Source: Denny, Dallas. (1973). The spring. Unpublished essay.


The Spring

By Dallas Denny


It gushed from the base of the mountain, water pure and year-round so cold it might have had ice in it. Long ago, I suppose, the spring fed into the creek that ran nearby, but long before I was born it was walled in with concrete and roofed with green shingles, and the water now flows away in a ditch, temporarily doing man’s bidding. Someday, when the springhouse has moldered away, the concrete burst into so many rocks, the green shingles long gone, the ditch will fill with sediment and the spring will once again send its sweet waters into the creek.

To get to the spring, one leaves the rutted road a quarter of a mile from my grandmother’s house and bears obliquely left, going downhill and into the woods. One crosses the creek by means of the wooden bridge which in different years has been in various states of disrepair. One steps to the springhouse, pulls back the chicken-wire screen which covers the entrance, and picks up the small dented pot from the green tile of the roof, making sure there are no insects or spider nests in it. Kneeling, one scoops water carefully, first for a drink and then to fill the pair of galvanized buckets which hold the water for the house, being careful not to so scrape the pan against the moss-and-mud-covered rocks of the spring for fear of getting the water silty. Once stirred up, the spring won’t clear for hours. With care and sufficient arm strength, however, one can fill the entire bucket at once by dipping it rather than the pan into the water.

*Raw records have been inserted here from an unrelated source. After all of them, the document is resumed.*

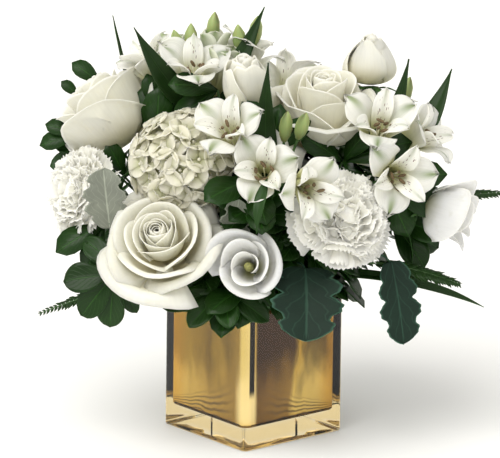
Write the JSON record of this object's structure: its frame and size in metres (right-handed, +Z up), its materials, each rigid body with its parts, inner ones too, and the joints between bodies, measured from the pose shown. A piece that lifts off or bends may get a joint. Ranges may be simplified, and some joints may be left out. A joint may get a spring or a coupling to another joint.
{
  "type": "floral table centerpiece",
  "caption": "Round white flower arrangement with mixed foliage, standing in floral foam in a square gold-lined glass vase.",
  "frame": {"origin": "middle of the vase's base, on the table", "axes": "+Z up; the vase's sides face along X and Y; the arrangement's front looks between +X and -Y, 50 degrees from -Y towards +X"},
  "size_m": [0.2729, 0.301, 0.2984],
  "materials": {
    "vase_glass": "thick clear glass with a gold mirror lining",
    "floral_foam": "matte, crumbly",
    "rose_petals": "soft creamy white, yellow-green in the depths",
    "carnation_petals": "soft white, thin ruffled edges",
    "lisianthus_petals": "soft cool white, olive centre",
    "hydrangea_petals": "soft white with a lime shade",
    "alstroemeria_petals": "satin white, green tips, fine dark flecks",
    "green_stems": "satin green",
    "silver_leaves": "felted silver-grey",
    "glossy_leaves": "glossy dark green",
    "fronds": "satin mid green"
  },
  "bodies": {
    "root": {"alstroemeria_back_floret_1": "alstroemeria_petals", "alstroemeria_back_floret_2": "alstroemeria_petals", "alstroemeria_back_stem": "green_stems", "alstroemeria_front_floret_1": "alstroemeria_petals", "alstroemeria_front_floret_2": "alstroemeria_petals", "alstroemeria_front_floret_3": "alstroemeria_petals", "alstroemeria_front_stem": "green_stems", "alstroemeria_left_floret_1": "alstroemeria_petals", "alstroemeria_left_floret_2": "alstroemeria_petals", "alstroemeria_left_floret_3": "alstroemeria_petals", "alstroemeria_left_stem": "green_stems", "alstroemeria_right_floret_1": "alstroemeria_petals", "alstroemeria_right_floret_2": "alstroemeria_petals", "alstroemeria_right_floret_3": "alstroemeria_petals", "alstroemeria_right_stem": "green_stems", "carnation_back_bloom": "carnation_petals", "carnation_back_stem": "green_stems", "carnation_front_bloom": "carnation_petals", "carnation_front_stem": "green_stems", "carnation_left_bloom": "carnation_petals", "carnation_left_stem": "green_stems", "dusty_miller_back": "silver_leaves", "dusty_miller_left": "silver_leaves", "dusty_miller_low": "silver_leaves", "dusty_miller_mid": "silver_leaves", "dusty_miller_right": "silver_leaves", "fern_far_right": "fronds", "fern_left": "fronds", "fern_right": "fronds", "floral_foam": "floral_foam", "grass_left": "fronds", "grass_right": "fronds", "hydrangea_bloom": "hydrangea_petals", "hydrangea_stem": "green_stems", "lisianthus_front_bloom": "lisianthus_petals", "lisianthus_front_stem": "green_stems", "lisianthus_right_bloom": "lisianthus_petals", "lisianthus_right_stem": "green_stems", "pittosporum_back_left": "glossy_leaves", "pittosporum_back_right": "glossy_leaves", "pittosporum_front": "glossy_leaves", "pittosporum_left": "glossy_leaves", "pittosporum_low_left": "glossy_leaves", "pittosporum_right": "glossy_leaves", "rose_back_bloom": "rose_petals", "rose_back_stem": "green_stems", "rose_front_bloom": "rose_petals", "rose_front_stem": "green_stems", "rose_left_bloom": "rose_petals", "rose_left_stem": "green_stems", "rose_top_bloom": "rose_petals", "rose_top_stem": "green_stems", "rosebud_right_bloom": "rose_petals", "rosebud_right_stem": "green_stems", "rosebud_top_bloom": "rose_petals", "rosebud_top_stem": "green_stems", "vase": "vase_glass"}
  },
  "joints": []
}
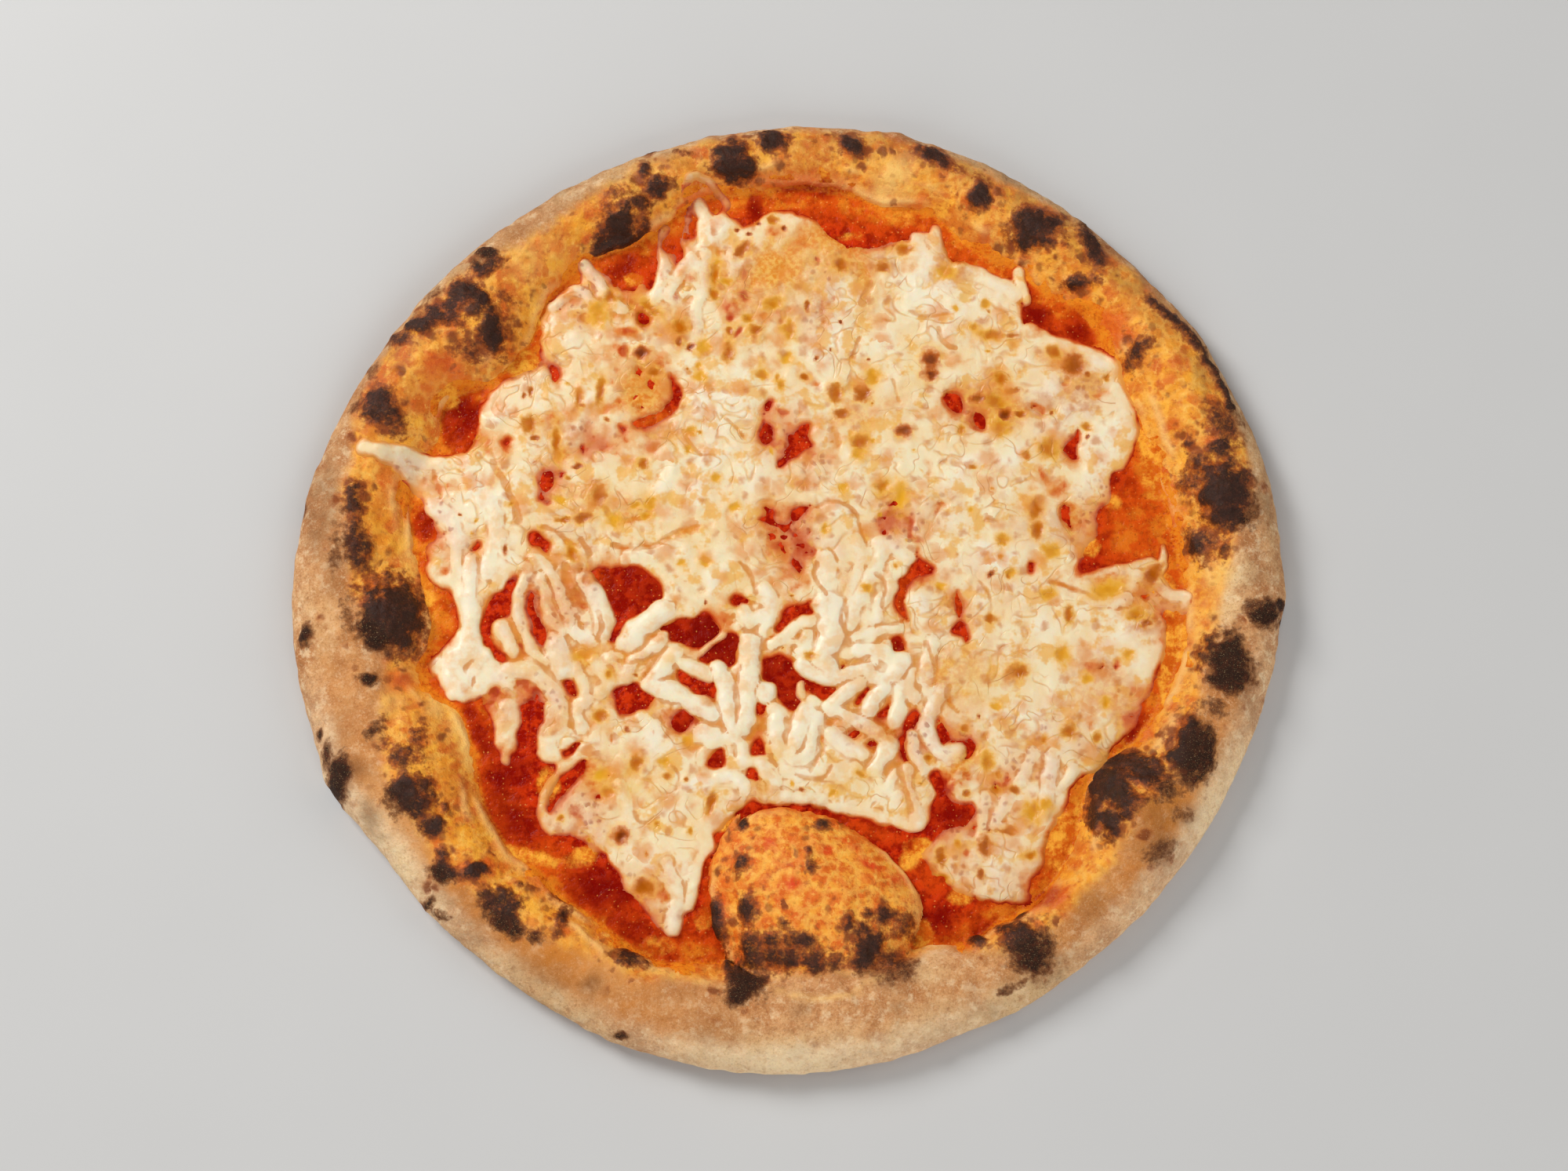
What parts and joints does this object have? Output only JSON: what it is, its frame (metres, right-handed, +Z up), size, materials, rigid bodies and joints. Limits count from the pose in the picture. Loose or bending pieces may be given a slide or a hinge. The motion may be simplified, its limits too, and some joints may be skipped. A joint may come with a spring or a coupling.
{
  "type": "cheese pizza",
  "caption": "Round whole cheese pizza, uncut: puffed, blistered and charred dough rim with one large bubble, tomato sauce and a melted cheese layer with openings where the sauce shows.",
  "frame": {"origin": "centre of the pizza's bounding box in plan, at the height of the surface it rests on", "axes": "+Z up, out of the topping; +X along the pizza's longest extent; +Y away from the large bubble on the rim"},
  "size_m": [0.3214, 0.311, 0.0219],
  "materials": {
    "crust": "dry baked dough, floury outside, golden inside the rim, charred on the blisters",
    "tomato_sauce": "wet and oily",
    "melted_cheese": "soft sheen, cream with golden pits"
  },
  "bodies": {
    "root": {"crust": "crust", "tomato_sauce": "tomato_sauce", "melted_cheese": "melted_cheese"}
  },
  "joints": []
}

The spring will be muddied, but by the time it is, the bucket is full.

Granny's, Nov. 1966

My Grandmother’s House Near Asheville
November, 1966


Getting water was usually fun. Sometimes I would turn over rocks in the creek, exposing salamanders and crawdads, and watch them scurry for cover. Or I would lie on a flat rock and watch the water bugs dance on the surface of the spring for a time before I filled my buckets.

A dipper and the buckets sat just inside the kitchen door, but to get them there from the spring was a tedious process, and I would think of many reasons to put off filling the buckets when the water level began to get low.

There were entire schools of thought concerning whether it was easier to carry one or two buckets at a time. I usually carried two because they tended to balance each other.

When the sun set, the spring took on a new and terrifying aspect and a trip for water could be a harrowing experience for a child. When forced to go, I would dip my buckets frantically into the water, making it muddy but not caring, almost too soared to breathe. When I went with my brother, I would fill my bucket with one swoop and want to be off. My brother, too young to fill his bucket in the same manner, would beg me to stay as he dipped frantically with the pot, and I usually would, making sure I was first across the bridge as we started back, walking fast and sloshing water. Years later I found my grandmother, too, felt the spring was eerie by twilight.

Now the house has running water, which is convenient, to be sure, but the water is tasteless My grandmother, who is less than enthusiastic about the quality of the city water, continued to use the spring water for drinking purposes until the spring was destroyed.

It’s sad to see the spring now. The water is muddy and the roof of the spring house has fallen in. Few people stop there, for my younger cousins see no charm in the ruins. But I would gladly re-experience the terror I felt in my twilight visits for a chance for another drink of that cool, sweet water.